YOUR TASK.
Can the data below be echoed back word for word?

⟨

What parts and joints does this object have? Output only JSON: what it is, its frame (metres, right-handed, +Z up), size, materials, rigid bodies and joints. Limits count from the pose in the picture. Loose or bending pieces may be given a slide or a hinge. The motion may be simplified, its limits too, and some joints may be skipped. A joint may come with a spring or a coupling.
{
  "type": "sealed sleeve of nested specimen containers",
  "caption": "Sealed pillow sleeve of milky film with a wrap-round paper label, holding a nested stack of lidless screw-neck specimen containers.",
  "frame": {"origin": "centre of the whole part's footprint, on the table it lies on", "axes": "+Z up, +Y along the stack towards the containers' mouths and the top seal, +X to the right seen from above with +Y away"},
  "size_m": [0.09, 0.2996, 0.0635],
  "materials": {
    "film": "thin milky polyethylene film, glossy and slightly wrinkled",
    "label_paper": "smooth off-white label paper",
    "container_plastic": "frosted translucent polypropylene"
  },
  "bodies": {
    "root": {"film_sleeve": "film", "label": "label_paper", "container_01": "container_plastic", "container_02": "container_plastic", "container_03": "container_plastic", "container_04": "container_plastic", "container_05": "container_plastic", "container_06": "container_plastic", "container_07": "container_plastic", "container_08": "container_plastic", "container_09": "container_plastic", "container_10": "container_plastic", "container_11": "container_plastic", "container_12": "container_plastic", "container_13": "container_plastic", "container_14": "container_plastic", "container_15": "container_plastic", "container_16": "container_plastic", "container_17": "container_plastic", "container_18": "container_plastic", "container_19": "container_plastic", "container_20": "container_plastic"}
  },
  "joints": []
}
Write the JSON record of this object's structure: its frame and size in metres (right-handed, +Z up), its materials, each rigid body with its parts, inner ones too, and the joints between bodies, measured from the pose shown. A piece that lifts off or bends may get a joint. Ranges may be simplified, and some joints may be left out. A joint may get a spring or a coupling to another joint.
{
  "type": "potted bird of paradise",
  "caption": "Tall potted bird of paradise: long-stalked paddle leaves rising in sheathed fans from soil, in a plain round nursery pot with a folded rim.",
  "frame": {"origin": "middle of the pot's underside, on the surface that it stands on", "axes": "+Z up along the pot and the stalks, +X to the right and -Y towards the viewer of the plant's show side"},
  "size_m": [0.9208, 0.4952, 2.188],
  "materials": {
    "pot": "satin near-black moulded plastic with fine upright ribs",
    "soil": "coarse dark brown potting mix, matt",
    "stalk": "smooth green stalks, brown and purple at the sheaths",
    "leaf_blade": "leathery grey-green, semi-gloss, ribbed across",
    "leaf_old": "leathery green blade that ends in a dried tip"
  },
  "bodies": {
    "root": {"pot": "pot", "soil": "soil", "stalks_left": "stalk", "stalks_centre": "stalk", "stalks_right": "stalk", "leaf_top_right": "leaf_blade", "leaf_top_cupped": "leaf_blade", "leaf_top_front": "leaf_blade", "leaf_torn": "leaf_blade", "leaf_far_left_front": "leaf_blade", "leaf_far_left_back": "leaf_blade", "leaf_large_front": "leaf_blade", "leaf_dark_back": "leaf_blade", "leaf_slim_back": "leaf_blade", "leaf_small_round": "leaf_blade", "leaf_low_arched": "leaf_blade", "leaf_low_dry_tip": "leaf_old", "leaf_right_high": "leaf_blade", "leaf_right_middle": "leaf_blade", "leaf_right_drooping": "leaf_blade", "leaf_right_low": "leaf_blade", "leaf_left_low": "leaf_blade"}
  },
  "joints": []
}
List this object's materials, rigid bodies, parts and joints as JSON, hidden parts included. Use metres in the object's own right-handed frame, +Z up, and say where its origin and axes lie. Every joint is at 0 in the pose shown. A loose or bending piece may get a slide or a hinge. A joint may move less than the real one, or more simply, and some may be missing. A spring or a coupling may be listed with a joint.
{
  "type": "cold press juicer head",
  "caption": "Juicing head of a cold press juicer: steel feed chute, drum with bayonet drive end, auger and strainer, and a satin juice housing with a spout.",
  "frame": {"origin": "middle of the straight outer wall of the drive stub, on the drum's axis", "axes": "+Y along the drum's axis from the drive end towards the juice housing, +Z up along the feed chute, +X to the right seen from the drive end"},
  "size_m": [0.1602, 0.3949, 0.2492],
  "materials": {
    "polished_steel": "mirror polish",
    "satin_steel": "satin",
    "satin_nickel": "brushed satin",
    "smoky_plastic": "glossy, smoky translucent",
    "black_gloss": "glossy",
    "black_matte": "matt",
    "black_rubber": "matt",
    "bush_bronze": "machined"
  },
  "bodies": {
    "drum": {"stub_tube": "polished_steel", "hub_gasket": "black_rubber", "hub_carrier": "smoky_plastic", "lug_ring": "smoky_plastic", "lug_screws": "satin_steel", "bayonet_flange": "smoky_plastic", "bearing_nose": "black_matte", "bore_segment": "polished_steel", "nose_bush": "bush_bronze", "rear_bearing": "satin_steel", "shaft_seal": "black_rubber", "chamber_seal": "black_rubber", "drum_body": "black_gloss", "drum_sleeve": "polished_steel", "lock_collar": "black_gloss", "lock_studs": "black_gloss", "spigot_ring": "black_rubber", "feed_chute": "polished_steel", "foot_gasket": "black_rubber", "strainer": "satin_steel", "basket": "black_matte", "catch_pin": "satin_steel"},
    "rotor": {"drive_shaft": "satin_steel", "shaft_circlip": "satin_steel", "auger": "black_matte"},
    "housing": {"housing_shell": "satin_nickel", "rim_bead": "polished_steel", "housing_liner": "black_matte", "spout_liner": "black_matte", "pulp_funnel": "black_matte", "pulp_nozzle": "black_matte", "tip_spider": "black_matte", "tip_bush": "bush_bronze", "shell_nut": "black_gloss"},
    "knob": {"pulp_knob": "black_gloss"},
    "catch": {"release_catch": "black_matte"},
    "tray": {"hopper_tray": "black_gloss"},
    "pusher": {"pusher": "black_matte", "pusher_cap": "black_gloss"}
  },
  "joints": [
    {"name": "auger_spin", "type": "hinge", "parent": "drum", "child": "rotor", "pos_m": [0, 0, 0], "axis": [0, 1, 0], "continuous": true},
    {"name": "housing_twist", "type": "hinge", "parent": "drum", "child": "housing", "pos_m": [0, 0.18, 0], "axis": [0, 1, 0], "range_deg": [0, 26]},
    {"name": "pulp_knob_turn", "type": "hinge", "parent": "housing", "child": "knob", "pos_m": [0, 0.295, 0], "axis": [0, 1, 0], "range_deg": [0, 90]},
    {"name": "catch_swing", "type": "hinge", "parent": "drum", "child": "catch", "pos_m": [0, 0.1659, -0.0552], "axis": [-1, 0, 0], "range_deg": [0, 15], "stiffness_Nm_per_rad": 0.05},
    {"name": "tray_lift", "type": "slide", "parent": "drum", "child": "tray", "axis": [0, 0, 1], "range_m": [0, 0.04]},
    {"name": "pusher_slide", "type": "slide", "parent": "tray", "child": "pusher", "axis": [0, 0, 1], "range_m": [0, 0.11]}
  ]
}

⟩

COMPLETED TASK.
What parts and joints does this object have? Output only JSON: what it is, its frame (metres, right-handed, +Z up), size, materials, rigid bodies and joints. Limits count from the pose in the picture. Loose or bending pieces may be given a slide or a hinge. The motion may be simplified, its limits too, and some joints may be skipped. A joint may come with a spring or a coupling.
{
  "type": "sealed sleeve of nested specimen containers",
  "caption": "Sealed pillow sleeve of milky film with a wrap-round paper label, holding a nested stack of lidless screw-neck specimen containers.",
  "frame": {"origin": "centre of the whole part's footprint, on the table it lies on", "axes": "+Z up, +Y along the stack towards the containers' mouths and the top seal, +X to the right seen from above with +Y away"},
  "size_m": [0.09, 0.2996, 0.0635],
  "materials": {
    "film": "thin milky polyethylene film, glossy and slightly wrinkled",
    "label_paper": "smooth off-white label paper",
    "container_plastic": "frosted translucent polypropylene"
  },
  "bodies": {
    "root": {"film_sleeve": "film", "label": "label_paper", "container_01": "container_plastic", "container_02": "container_plastic", "container_03": "container_plastic", "container_04": "container_plastic", "container_05": "container_plastic", "container_06": "container_plastic", "container_07": "container_plastic", "container_08": "container_plastic", "container_09": "container_plastic", "container_10": "container_plastic", "container_11": "container_plastic", "container_12": "container_plastic", "container_13": "container_plastic", "container_14": "container_plastic", "container_15": "container_plastic", "container_16": "container_plastic", "container_17": "container_plastic", "container_18": "container_plastic", "container_19": "container_plastic", "container_20": "container_plastic"}
  },
  "joints": []
}
Write the JSON record of this object's structure: its frame and size in metres (right-handed, +Z up), its materials, each rigid body with its parts, inner ones too, and the joints between bodies, measured from the pose shown. A piece that lifts off or bends may get a joint. Ranges may be simplified, and some joints may be left out. A joint may get a spring or a coupling to another joint.
{
  "type": "potted bird of paradise",
  "caption": "Tall potted bird of paradise: long-stalked paddle leaves rising in sheathed fans from soil, in a plain round nursery pot with a folded rim.",
  "frame": {"origin": "middle of the pot's underside, on the surface that it stands on", "axes": "+Z up along the pot and the stalks, +X to the right and -Y towards the viewer of the plant's show side"},
  "size_m": [0.9208, 0.4952, 2.188],
  "materials": {
    "pot": "satin near-black moulded plastic with fine upright ribs",
    "soil": "coarse dark brown potting mix, matt",
    "stalk": "smooth green stalks, brown and purple at the sheaths",
    "leaf_blade": "leathery grey-green, semi-gloss, ribbed across",
    "leaf_old": "leathery green blade that ends in a dried tip"
  },
  "bodies": {
    "root": {"pot": "pot", "soil": "soil", "stalks_left": "stalk", "stalks_centre": "stalk", "stalks_right": "stalk", "leaf_top_right": "leaf_blade", "leaf_top_cupped": "leaf_blade", "leaf_top_front": "leaf_blade", "leaf_torn": "leaf_blade", "leaf_far_left_front": "leaf_blade", "leaf_far_left_back": "leaf_blade", "leaf_large_front": "leaf_blade", "leaf_dark_back": "leaf_blade", "leaf_slim_back": "leaf_blade", "leaf_small_round": "leaf_blade", "leaf_low_arched": "leaf_blade", "leaf_low_dry_tip": "leaf_old", "leaf_right_high": "leaf_blade", "leaf_right_middle": "leaf_blade", "leaf_right_drooping": "leaf_blade", "leaf_right_low": "leaf_blade", "leaf_left_low": "leaf_blade"}
  },
  "joints": []
}
List this object's materials, rigid bodies, parts and joints as JSON, hidden parts included. Use metres in the object's own right-handed frame, +Z up, and say where its origin and axes lie. Every joint is at 0 in the pose shown. A loose or bending piece may get a slide or a hinge. A joint may move less than the real one, or more simply, and some may be missing. A spring or a coupling may be listed with a joint.
{
  "type": "cold press juicer head",
  "caption": "Juicing head of a cold press juicer: steel feed chute, drum with bayonet drive end, auger and strainer, and a satin juice housing with a spout.",
  "frame": {"origin": "middle of the straight outer wall of the drive stub, on the drum's axis", "axes": "+Y along the drum's axis from the drive end towards the juice housing, +Z up along the feed chute, +X to the right seen from the drive end"},
  "size_m": [0.1602, 0.3949, 0.2492],
  "materials": {
    "polished_steel": "mirror polish",
    "satin_steel": "satin",
    "satin_nickel": "brushed satin",
    "smoky_plastic": "glossy, smoky translucent",
    "black_gloss": "glossy",
    "black_matte": "matt",
    "black_rubber": "matt",
    "bush_bronze": "machined"
  },
  "bodies": {
    "drum": {"stub_tube": "polished_steel", "hub_gasket": "black_rubber", "hub_carrier": "smoky_plastic", "lug_ring": "smoky_plastic", "lug_screws": "satin_steel", "bayonet_flange": "smoky_plastic", "bearing_nose": "black_matte", "bore_segment": "polished_steel", "nose_bush": "bush_bronze", "rear_bearing": "satin_steel", "shaft_seal": "black_rubber", "chamber_seal": "black_rubber", "drum_body": "black_gloss", "drum_sleeve": "polished_steel", "lock_collar": "black_gloss", "lock_studs": "black_gloss", "spigot_ring": "black_rubber", "feed_chute": "polished_steel", "foot_gasket": "black_rubber", "strainer": "satin_steel", "basket": "black_matte", "catch_pin": "satin_steel"},
    "rotor": {"drive_shaft": "satin_steel", "shaft_circlip": "satin_steel", "auger": "black_matte"},
    "housing": {"housing_shell": "satin_nickel", "rim_bead": "polished_steel", "housing_liner": "black_matte", "spout_liner": "black_matte", "pulp_funnel": "black_matte", "pulp_nozzle": "black_matte", "tip_spider": "black_matte", "tip_bush": "bush_bronze", "shell_nut": "black_gloss"},
    "knob": {"pulp_knob": "black_gloss"},
    "catch": {"release_catch": "black_matte"},
    "tray": {"hopper_tray": "black_gloss"},
    "pusher": {"pusher": "black_matte", "pusher_cap": "black_gloss"}
  },
  "joints": [
    {"name": "auger_spin", "type": "hinge", "parent": "drum", "child": "rotor", "pos_m": [0, 0, 0], "axis": [0, 1, 0], "continuous": true},
    {"name": "housing_twist", "type": "hinge", "parent": "drum", "child": "housing", "pos_m": [0, 0.18, 0], "axis": [0, 1, 0], "range_deg": [0, 26]},
    {"name": "pulp_knob_turn", "type": "hinge", "parent": "housing", "child": "knob", "pos_m": [0, 0.295, 0], "axis": [0, 1, 0], "range_deg": [0, 90]},
    {"name": "catch_swing", "type": "hinge", "parent": "drum", "child": "catch", "pos_m": [0, 0.1659, -0.0552], "axis": [-1, 0, 0], "range_deg": [0, 15], "stiffness_Nm_per_rad": 0.05},
    {"name": "tray_lift", "type": "slide", "parent": "drum", "child": "tray", "axis": [0, 0, 1], "range_m": [0, 0.04]},
    {"name": "pusher_slide", "type": "slide", "parent": "tray", "child": "pusher", "axis": [0, 0, 1], "range_m": [0, 0.11]}
  ]
}